▶ Task details: Your task is to write out the complete listing exactly as it is shown.

::: Source data :::

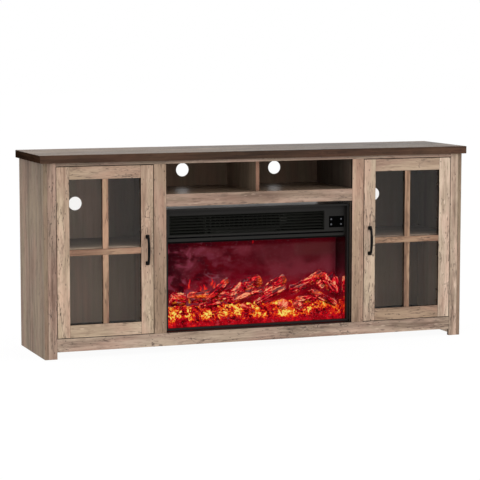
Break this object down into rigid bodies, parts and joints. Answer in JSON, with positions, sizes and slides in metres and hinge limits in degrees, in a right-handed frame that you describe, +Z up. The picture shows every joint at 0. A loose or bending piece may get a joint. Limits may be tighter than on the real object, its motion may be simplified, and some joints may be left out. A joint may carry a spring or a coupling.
{
  "type": "fireplace tv stand",
  "caption": "Low wide media cabinet with glazed end cupboards, open media bays and an electric fire insert in the middle, under a thick top.",
  "frame": {"origin": "centre of the whole footprint, door pulls included, on the floor", "axes": "+X to the right of someone facing the front, +Y towards the back, +Z up; the doors and the fire face -Y"},
  "size_m": [1.778, 0.397, 0.775],
  "materials": {
    "top_wood": "dark brown wood-grain laminate, satin",
    "side_wood": "grey-brown wood-grain laminate, matt",
    "frame_wood": "grey-tan barn-board laminate, matt",
    "rail_wood": "barn-board laminate, matt",
    "door_wood": "light tan barn-board laminate with knots and cracks, matt",
    "muntin_wood": "warm tan laminate, matt",
    "inner_wood": "dark brown laminate, matt",
    "back_board": "thin fibreboard, dark on the inner face, bare hardboard brown on the rear",
    "hinge_steel": "nickel-plated pressed steel",
    "pull_metal": "satin black",
    "insert_paint": "black powder coat",
    "insert_sheet": "dark painted sheet steel",
    "door_glass": "clear flat glass",
    "fire_glass": "lightly smoked flat glass",
    "button_plastic": "black moulded plastic",
    "panel_plastic": "semi-gloss black plastic",
    "log_resin": "cast resin logs, painted bark and lit ends",
    "ember_resin": "translucent cast resin embers lit from below",
    "screen_plastic": "translucent dark red flame screen",
    "rotor_foil": "bright sheet metal",
    "fan_plastic": "black moulded plastic"
  },
  "bodies": {
    "cabinet": {"top_board": "top_wood", "left_side_panel": "side_wood", "right_side_panel": "side_wood", "left_front_post": "frame_wood", "right_front_post": "frame_wood", "left_inner_stile": "frame_wood", "right_inner_stile": "frame_wood", "top_front_rail": "frame_wood", "shelf_front_rail": "rail_wood", "bottom_front_rail": "rail_wood", "bottom_board": "inner_wood", "left_partition": "inner_wood", "right_partition": "inner_wood", "media_shelf": "inner_wood", "media_divider": "rail_wood", "left_shelf": "inner_wood", "right_shelf": "inner_wood", "left_back_panel": "back_board", "right_back_panel": "back_board", "upper_back_panel": "back_board", "left_lower_hinge_plate": "hinge_steel", "left_upper_hinge_plate": "hinge_steel", "right_lower_hinge_plate": "hinge_steel", "right_upper_hinge_plate": "hinge_steel", "insert_case": "insert_sheet", "insert_front_frame": "insert_paint", "vent_grille": "insert_paint", "control_panel": "panel_plastic", "insert_glass": "fire_glass", "ember_bed": "ember_resin", "log_set": "log_resin", "flame_screen": "screen_plastic", "flame_motor": "rotor_foil", "heater_element": "insert_sheet", "blower_housing": "insert_sheet", "power_inlet": "button_plastic"},
    "left_door": {"left_door_hinge_stile": "door_wood", "left_door_latch_stile": "door_wood", "left_door_top_rail": "door_wood", "left_door_bottom_rail": "door_wood", "left_door_muntins": "muntin_wood", "left_door_glass": "door_glass", "left_door_pull": "pull_metal", "left_lower_hinge_cup": "hinge_steel", "left_upper_hinge_cup": "hinge_steel"},
    "right_door": {"right_door_hinge_stile": "door_wood", "right_door_latch_stile": "door_wood", "right_door_top_rail": "door_wood", "right_door_bottom_rail": "door_wood", "right_door_muntins": "muntin_wood", "right_door_glass": "door_glass", "right_door_pull": "pull_metal", "right_lower_hinge_cup": "hinge_steel", "right_upper_hinge_cup": "hinge_steel"},
    "power_key": {"power_button": "button_plastic"},
    "flame_key": {"flame_button": "button_plastic"},
    "heat_key": {"heat_button": "button_plastic"},
    "timer_key": {"timer_button": "button_plastic"},
    "blower_wheel": {"blower_impeller": "fan_plastic"},
    "flame_spindle": {"flame_rotor": "rotor_foil"}
  },
  "joints": [
    {"name": "left_door_hinge", "type": "hinge", "parent": "cabinet", "child": "left_door", "pos_m": [-0.8252, -0.1715, 0.404], "axis": [0, 0, -1], "range_deg": [0, 105]},
    {"name": "right_door_hinge", "type": "hinge", "parent": "cabinet", "child": "right_door", "pos_m": [0.8252, -0.1715, 0.404], "axis": [0, 0, 1], "range_deg": [0, 105]},
    {"name": "power_press", "type": "slide", "parent": "cabinet", "child": "power_key", "axis": [0, 1, 0], "range_m": [0, 0.001], "stiffness_N_per_m": 400, "springref_m": -0.0005},
    {"name": "flame_press", "type": "slide", "parent": "cabinet", "child": "flame_key", "axis": [0, 1, 0], "range_m": [0, 0.001], "stiffness_N_per_m": 400, "springref_m": -0.0005},
    {"name": "heat_press", "type": "slide", "parent": "cabinet", "child": "heat_key", "axis": [0, 1, 0], "range_m": [0, 0.001], "stiffness_N_per_m": 400, "springref_m": -0.0005},
    {"name": "timer_press", "type": "slide", "parent": "cabinet", "child": "timer_key", "axis": [0, 1, 0], "range_m": [0, 0.001], "stiffness_N_per_m": 400, "springref_m": -0.0005},
    {"name": "blower_spin", "type": "hinge", "parent": "cabinet", "child": "blower_wheel", "pos_m": [-0.042, -0.0395, 0.49], "axis": [1, 0, 0], "continuous": true},
    {"name": "flame_spin", "type": "hinge", "parent": "cabinet", "child": "flame_spindle", "pos_m": [-0.015, -0.0015, 0.112], "axis": [1, 0, 0], "continuous": true}
  ]
}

:::

▶ Exercise answer:
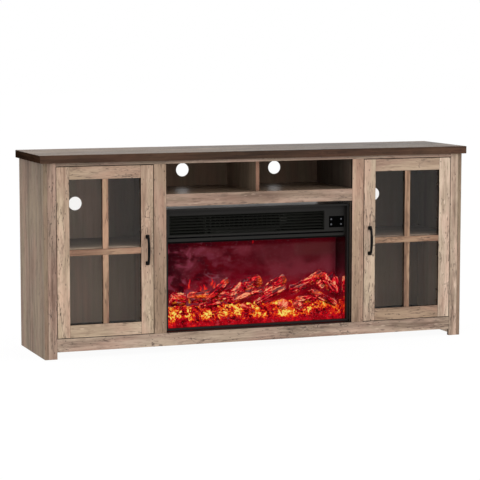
Break this object down into rigid bodies, parts and joints. Answer in JSON, with positions, sizes and slides in metres and hinge limits in degrees, in a right-handed frame that you describe, +Z up. The picture shows every joint at 0. A loose or bending piece may get a joint. Limits may be tighter than on the real object, its motion may be simplified, and some joints may be left out. A joint may carry a spring or a coupling.
{
  "type": "fireplace tv stand",
  "caption": "Low wide media cabinet with glazed end cupboards, open media bays and an electric fire insert in the middle, under a thick top.",
  "frame": {"origin": "centre of the whole footprint, door pulls included, on the floor", "axes": "+X to the right of someone facing the front, +Y towards the back, +Z up; the doors and the fire face -Y"},
  "size_m": [1.778, 0.397, 0.775],
  "materials": {
    "top_wood": "dark brown wood-grain laminate, satin",
    "side_wood": "grey-brown wood-grain laminate, matt",
    "frame_wood": "grey-tan barn-board laminate, matt",
    "rail_wood": "barn-board laminate, matt",
    "door_wood": "light tan barn-board laminate with knots and cracks, matt",
    "muntin_wood": "warm tan laminate, matt",
    "inner_wood": "dark brown laminate, matt",
    "back_board": "thin fibreboard, dark on the inner face, bare hardboard brown on the rear",
    "hinge_steel": "nickel-plated pressed steel",
    "pull_metal": "satin black",
    "insert_paint": "black powder coat",
    "insert_sheet": "dark painted sheet steel",
    "door_glass": "clear flat glass",
    "fire_glass": "lightly smoked flat glass",
    "button_plastic": "black moulded plastic",
    "panel_plastic": "semi-gloss black plastic",
    "log_resin": "cast resin logs, painted bark and lit ends",
    "ember_resin": "translucent cast resin embers lit from below",
    "screen_plastic": "translucent dark red flame screen",
    "rotor_foil": "bright sheet metal",
    "fan_plastic": "black moulded plastic"
  },
  "bodies": {
    "cabinet": {"top_board": "top_wood", "left_side_panel": "side_wood", "right_side_panel": "side_wood", "left_front_post": "frame_wood", "right_front_post": "frame_wood", "left_inner_stile": "frame_wood", "right_inner_stile": "frame_wood", "top_front_rail": "frame_wood", "shelf_front_rail": "rail_wood", "bottom_front_rail": "rail_wood", "bottom_board": "inner_wood", "left_partition": "inner_wood", "right_partition": "inner_wood", "media_shelf": "inner_wood", "media_divider": "rail_wood", "left_shelf": "inner_wood", "right_shelf": "inner_wood", "left_back_panel": "back_board", "right_back_panel": "back_board", "upper_back_panel": "back_board", "left_lower_hinge_plate": "hinge_steel", "left_upper_hinge_plate": "hinge_steel", "right_lower_hinge_plate": "hinge_steel", "right_upper_hinge_plate": "hinge_steel", "insert_case": "insert_sheet", "insert_front_frame": "insert_paint", "vent_grille": "insert_paint", "control_panel": "panel_plastic", "insert_glass": "fire_glass", "ember_bed": "ember_resin", "log_set": "log_resin", "flame_screen": "screen_plastic", "flame_motor": "rotor_foil", "heater_element": "insert_sheet", "blower_housing": "insert_sheet", "power_inlet": "button_plastic"},
    "left_door": {"left_door_hinge_stile": "door_wood", "left_door_latch_stile": "door_wood", "left_door_top_rail": "door_wood", "left_door_bottom_rail": "door_wood", "left_door_muntins": "muntin_wood", "left_door_glass": "door_glass", "left_door_pull": "pull_metal", "left_lower_hinge_cup": "hinge_steel", "left_upper_hinge_cup": "hinge_steel"},
    "right_door": {"right_door_hinge_stile": "door_wood", "right_door_latch_stile": "door_wood", "right_door_top_rail": "door_wood", "right_door_bottom_rail": "door_wood", "right_door_muntins": "muntin_wood", "right_door_glass": "door_glass", "right_door_pull": "pull_metal", "right_lower_hinge_cup": "hinge_steel", "right_upper_hinge_cup": "hinge_steel"},
    "power_key": {"power_button": "button_plastic"},
    "flame_key": {"flame_button": "button_plastic"},
    "heat_key": {"heat_button": "button_plastic"},
    "timer_key": {"timer_button": "button_plastic"},
    "blower_wheel": {"blower_impeller": "fan_plastic"},
    "flame_spindle": {"flame_rotor": "rotor_foil"}
  },
  "joints": [
    {"name": "left_door_hinge", "type": "hinge", "parent": "cabinet", "child": "left_door", "pos_m": [-0.8252, -0.1715, 0.404], "axis": [0, 0, -1], "range_deg": [0, 105]},
    {"name": "right_door_hinge", "type": "hinge", "parent": "cabinet", "child": "right_door", "pos_m": [0.8252, -0.1715, 0.404], "axis": [0, 0, 1], "range_deg": [0, 105]},
    {"name": "power_press", "type": "slide", "parent": "cabinet", "child": "power_key", "axis": [0, 1, 0], "range_m": [0, 0.001], "stiffness_N_per_m": 400, "springref_m": -0.0005},
    {"name": "flame_press", "type": "slide", "parent": "cabinet", "child": "flame_key", "axis": [0, 1, 0], "range_m": [0, 0.001], "stiffness_N_per_m": 400, "springref_m": -0.0005},
    {"name": "heat_press", "type": "slide", "parent": "cabinet", "child": "heat_key", "axis": [0, 1, 0], "range_m": [0, 0.001], "stiffness_N_per_m": 400, "springref_m": -0.0005},
    {"name": "timer_press", "type": "slide", "parent": "cabinet", "child": "timer_key", "axis": [0, 1, 0], "range_m": [0, 0.001], "stiffness_N_per_m": 400, "springref_m": -0.0005},
    {"name": "blower_spin", "type": "hinge", "parent": "cabinet", "child": "blower_wheel", "pos_m": [-0.042, -0.0395, 0.49], "axis": [1, 0, 0], "continuous": true},
    {"name": "flame_spin", "type": "hinge", "parent": "cabinet", "child": "flame_spindle", "pos_m": [-0.015, -0.0015, 0.112], "axis": [1, 0, 0], "continuous": true}
  ]
}